Made out of Jack-fruit tree wood, homemade mosaic lanyard pin, 24 hour BLO bath and finished with wax.

Special thanks to scarfaceTom for sharing his wonderful design. Template link


----------



## bullseyeben! (Apr 24, 2011)

Great work on a great design there buddy!


----------



## Imperial (Feb 9, 2011)

the color looks terriffic.


----------



## Btoon84 (Nov 22, 2011)

Nice E! Tom would be proud


----------



## AnTrAxX (Jul 18, 2012)

Beautiful Slinger!


----------



## Bob Fionda (Apr 6, 2011)

Very nice slingshot!


----------



## Mr.Teh (Feb 28, 2012)

Looks awesome your version of Toms Ergo, homemade mosaic pins a very cool think :wub:


----------



## mr. green (Nov 3, 2012)

Beautiful, Irfan. I like it. Love the homemade mosaic lanyard lining too. Thank you for sharing.


----------



## flicks (Feb 16, 2013)

Wow, very nice!

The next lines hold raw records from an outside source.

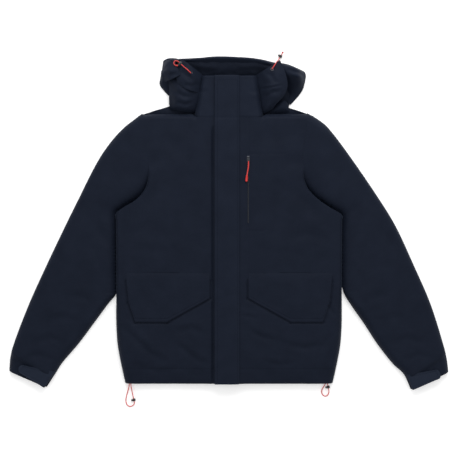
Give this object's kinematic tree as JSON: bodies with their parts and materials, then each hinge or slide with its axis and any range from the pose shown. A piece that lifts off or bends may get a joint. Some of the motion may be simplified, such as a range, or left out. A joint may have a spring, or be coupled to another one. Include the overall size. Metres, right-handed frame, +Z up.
{
  "type": "foul weather jacket",
  "caption": "Hooded foul weather jacket laid on its back, with zipped front under a storm flap, chest and hand pockets, cuff tabs and elastic cords with cord locks.",
  "frame": {"origin": "on the underside of the back panel, on the line of the body, half way between the cuffs and the top of the hood", "axes": "+Z up from the surface that the jacket lies on, through its back and front; +X to the wearer's left; +Y from the hem to the hood"},
  "size_m": [1.17, 0.9376, 0.0557],
  "materials": {
    "shell": "matt, finely woven, very dark navy",
    "lining": "matt, smooth dark navy lining",
    "tape": "matt woven tape, nearly black",
    "zip_plastic": "moulded, nearly black",
    "hook_and_loop": "matt pile and hooks, nearly black",
    "red_cord": "braided elastic cord, red",
    "pull_grip": "moulded, orange red",
    "lock_plastic": "moulded, dark brown grey, slight sheen",
    "eyelet_metal": "dark painted metal, satin"
  },
  "bodies": {
    "jacket": {"back_panel": "shell", "front_panel_right": "shell", "front_panel_left": "shell", "collar_back": "shell", "collar_front_right": "shell", "collar_front_left": "shell", "back_lining": "lining", "front_lining_right": "lining", "front_lining_left": "lining", "inner_flap": "lining", "chest_pocket_bag": "lining", "hand_pocket_bag_right": "lining", "hand_pocket_bag_left": "lining", "hem_tunnel": "lining", "hanger_loop": "tape", "zip_tape_right": "tape", "zip_tape_left": "tape", "chest_zip_tape": "tape", "zip_chain": "zip_plastic", "zip_retainer_box": "zip_plastic", "chest_zip_chain": "zip_plastic", "chest_zip_stop": "zip_plastic", "flap_loop_strip": "hook_and_loop", "hem_right_cord": "red_cord", "hem_left_cord": "red_cord", "hem_elastic": "red_cord"},
    "flap": {"storm_flap": "shell", "flap_hook_strip": "hook_and_loop"},
    "front_slider": {"main_slider": "zip_plastic", "main_pull": "zip_plastic"},
    "chest_slider": {"chest_slider": "zip_plastic"},
    "chest_pull": {"chest_pull_cord": "red_cord", "chest_pull_grip": "pull_grip"},
    "pocket_flap_right": {"pocket_flap_right": "shell"},
    "pocket_flap_left": {"pocket_flap_left": "shell"},
    "sleeve_right": {"sleeve_front_right": "shell", "sleeve_back_right": "shell", "cuff_loop_patch_right": "hook_and_loop"},
    "sleeve_left": {"sleeve_front_left": "shell", "sleeve_back_left": "shell", "cuff_loop_patch_left": "hook_and_loop"},
    "cuff_tab_right": {"cuff_tab_right": "shell", "cuff_hook_patch_right": "hook_and_loop"},
    "cuff_tab_left": {"cuff_tab_left": "shell", "cuff_hook_patch_left": "hook_and_loop"},
    "hood": {"hood_side_right": "shell", "hood_side_left": "shell", "hood_back": "shell", "hood_eyelet_right": "eyelet_metal", "hood_eyelet_left": "eyelet_metal", "hood_right_cord": "red_cord", "hood_left_cord": "red_cord"},
    "hem_right_lock": {"hem_right_lock": "lock_plastic"},
    "hem_right_plunger": {"hem_right_plunger": "lock_plastic"},
    "hem_left_lock": {"hem_left_lock": "lock_plastic"},
    "hem_left_plunger": {"hem_left_plunger": "lock_plastic"},
    "hood_right_lock": {"hood_right_lock": "lock_plastic"},
    "hood_right_plunger": {"hood_right_plunger": "lock_plastic"},
    "hood_left_lock": {"hood_left_lock": "lock_plastic"},
    "hood_left_plunger": {"hood_left_plunger": "lock_plastic"}
  },
  "joints": [
    {"name": "storm_flap_turn", "type": "hinge", "parent": "jacket", "child": "flap", "pos_m": [0.0274, -0.015, 0.0324], "axis": [0, 1, 0], "range_deg": [0, 140]},
    {"name": "front_zip_slide", "type": "slide", "parent": "jacket", "child": "front_slider", "axis": [0, -1, 0], "range_m": [0, 0.76]},
    {"name": "chest_zip_slide", "type": "slide", "parent": "jacket", "child": "chest_slider", "axis": [0, -1, 0], "range_m": [0, 0.156]},
    {"name": "chest_pull_turn", "type": "hinge", "parent": "chest_slider", "child": "chest_pull", "pos_m": [0.0505, 0.1685, 0.0332], "axis": [-1, 0, 0], "range_deg": [0, 175]},
    {"name": "pocket_flap_right_turn", "type": "hinge", "parent": "jacket", "child": "pocket_flap_right", "pos_m": [-0.16, -0.128, 0.032], "axis": [-1, 0, 0], "range_deg": [0, 172]},
    {"name": "pocket_flap_left_turn", "type": "hinge", "parent": "jacket", "child": "pocket_flap_left", "pos_m": [0.16, -0.128, 0.032], "axis": [-1, 0, 0], "range_deg": [0, 172]},
    {"name": "sleeve_right_fold", "type": "hinge", "parent": "jacket", "child": "sleeve_right", "pos_m": [-0.299, 0.134, 0.03], "axis": [0, 1, 0], "range_deg": [0, 85]},
    {"name": "sleeve_left_fold", "type": "hinge", "parent": "jacket", "child": "sleeve_left", "pos_m": [0.299, 0.134, 0.03], "axis": [0, -1, 0], "range_deg": [0, 85]},
    {"name": "cuff_tab_right_turn", "type": "hinge", "parent": "sleeve_right", "child": "cuff_tab_right", "pos_m": [-0.473, -0.40985, 0.026], "axis": [0.5531, 0.8331, 0], "range_deg": [0, 165]},
    {"name": "cuff_tab_left_turn", "type": "hinge", "parent": "sleeve_left", "child": "cuff_tab_left", "pos_m": [0.473, -0.40985, 0.026], "axis": [0.5531, -0.8331, 0], "range_deg": [0, 165]},
    {"name": "hood_fold", "type": "hinge", "parent": "jacket", "child": "hood", "pos_m": [0, 0.292, 0.03], "axis": [1, 0, 0], "range_deg": [0, 80]},
    {"name": "hem_right_lock_slide", "type": "slide", "parent": "jacket", "child": "hem_right_lock", "axis": [-0.2013, 0.9791, 0.0299], "range_m": [0, 0.022]},
    {"name": "hem_right_plunger_press", "type": "slide", "parent": "hem_right_lock", "child": "hem_right_plunger", "axis": [0.9795, 0.2013, 0], "range_m": [0, 0.002], "stiffness_N_per_m": 350, "springref_m": -0.0005},
    {"name": "hem_left_lock_slide", "type": "slide", "parent": "jacket", "child": "hem_left_lock", "axis": [0.1801, -0.9824, -0.0491], "range_m": [0, 0.006]},
    {"name": "hem_left_plunger_press", "type": "slide", "parent": "hem_left_lock", "child": "hem_left_plunger", "axis": [0.9836, 0.1803, 0], "range_m": [0, 0.002], "stiffness_N_per_m": 350, "springref_m": -0.0005},
    {"name": "hood_right_lock_slide", "type": "slide", "parent": "hood", "child": "hood_right_lock", "axis": [0.7534, -0.6575, 0], "range_m": [0, 0.01]},
    {"name": "hood_right_plunger_press", "type": "slide", "parent": "hood_right_lock", "child": "hood_right_plunger", "axis": [0.6575, 0.7534, 0], "range_m": [0, 0.002], "stiffness_N_per_m": 350, "springref_m": -0.0005},
    {"name": "hood_left_lock_slide", "type": "slide", "parent": "hood", "child": "hood_left_lock", "axis": [0.5039, 0.8638, 0], "range_m": [0, 0.005]},
    {"name": "hood_left_plunger_press", "type": "slide", "parent": "hood_left_lock", "child": "hood_left_plunger", "axis": [0.8638, -0.5039, 0], "range_m": [0, 0.002], "stiffness_N_per_m": 350, "springref_m": -0.0005}
  ]
}
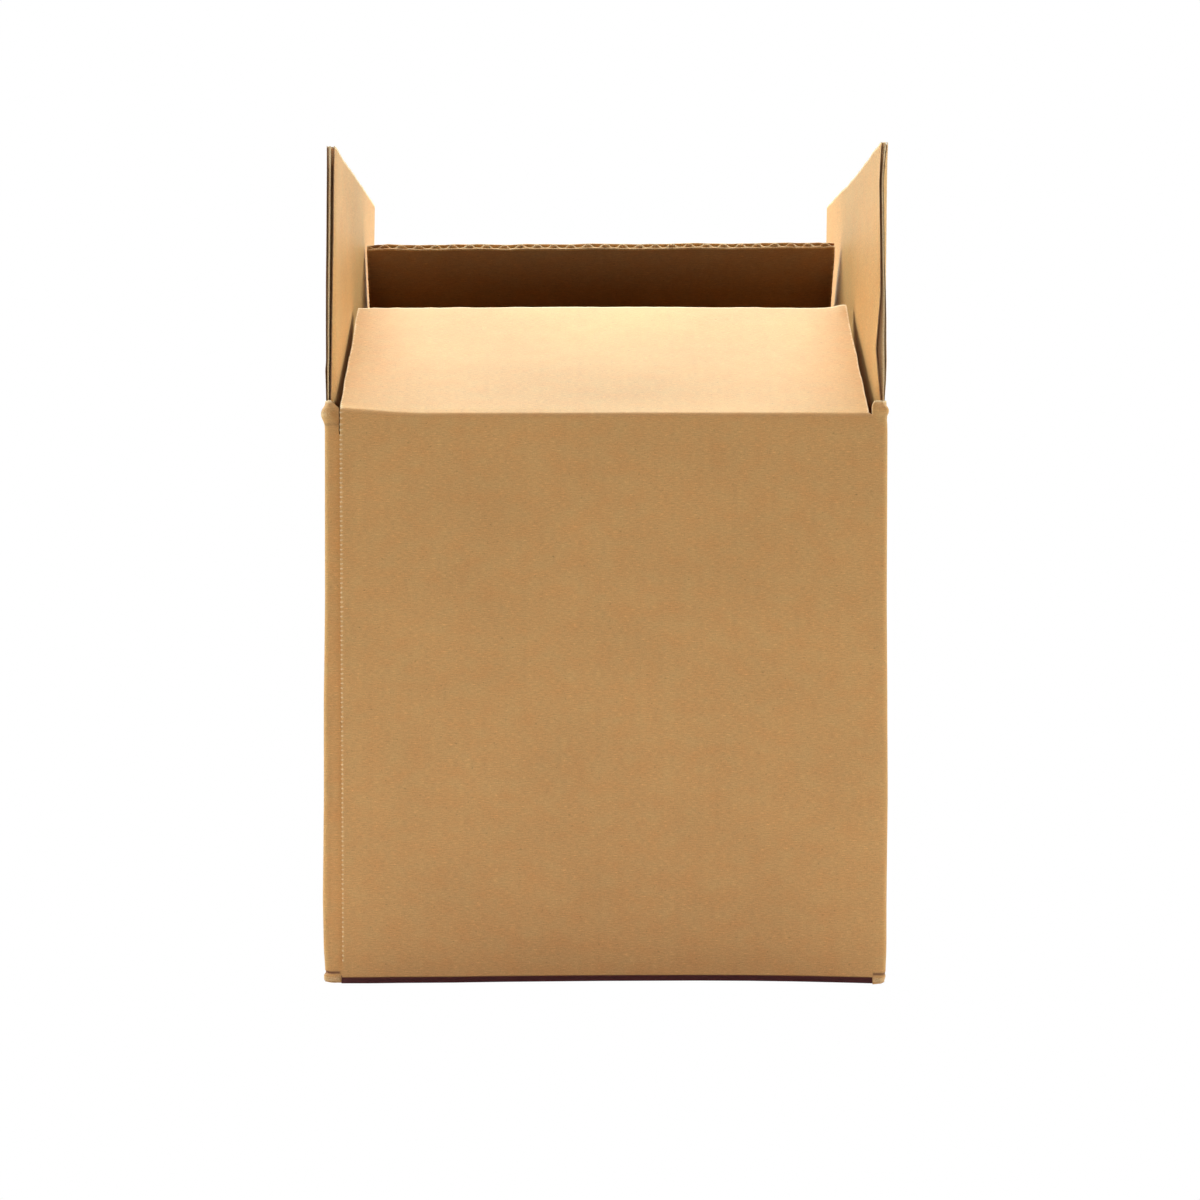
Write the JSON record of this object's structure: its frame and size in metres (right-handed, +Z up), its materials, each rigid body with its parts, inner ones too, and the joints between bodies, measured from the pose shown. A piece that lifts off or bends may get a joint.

I really like the mosaic pin!


----------



## Quercusuber (Nov 10, 2011)

Oh my!!!!! What a BEAUTY!!!!

Awesome craftsmanship and attention to detail!!! GREAT work, my friend!!

And the colour of that wood is so, so sweet!!!!!

Cheers ...Q


----------



## Chepo69 (May 1, 2010)

Preciosa Irfan, esa madera se parece mucho a la de Tamarindo. Realmente wonderful


----------



## Dr J (Apr 22, 2013)

Hi E, congratulations on a nicely crafted SS! I was always of the opinion that Jackfruit wood was too soft and light for Slingshot forks Live and learn!


----------



## Can-Opener (May 11, 2013)

Very Nice!Good work!


----------



## hautamak (May 5, 2013)

I like the idea that even we have same templates, results are still both unique. 
Tom ergo is one good design, fits my hand like glove 

You have finished that one wonderful !


----------



## Tom Kretschmer (Apr 4, 2013)

Btoon84 said:


> Nice E! Tom would be proud


Yes Sir, i'm proud :king: . This little baby looks better than my one!!!

Well done!!! I'm glad some people like this template.


----------



## f00by (May 18, 2010)

Nice work E. the design is cool, I like the wood choice and that mosaic pin really sets it off!


----------



## Mike Bowlin (May 31, 2015)

Hi Tom, I am going to get started building me one in just a few hours. I was hope you could let me know how thick you made it?
Thanks
Mike


----------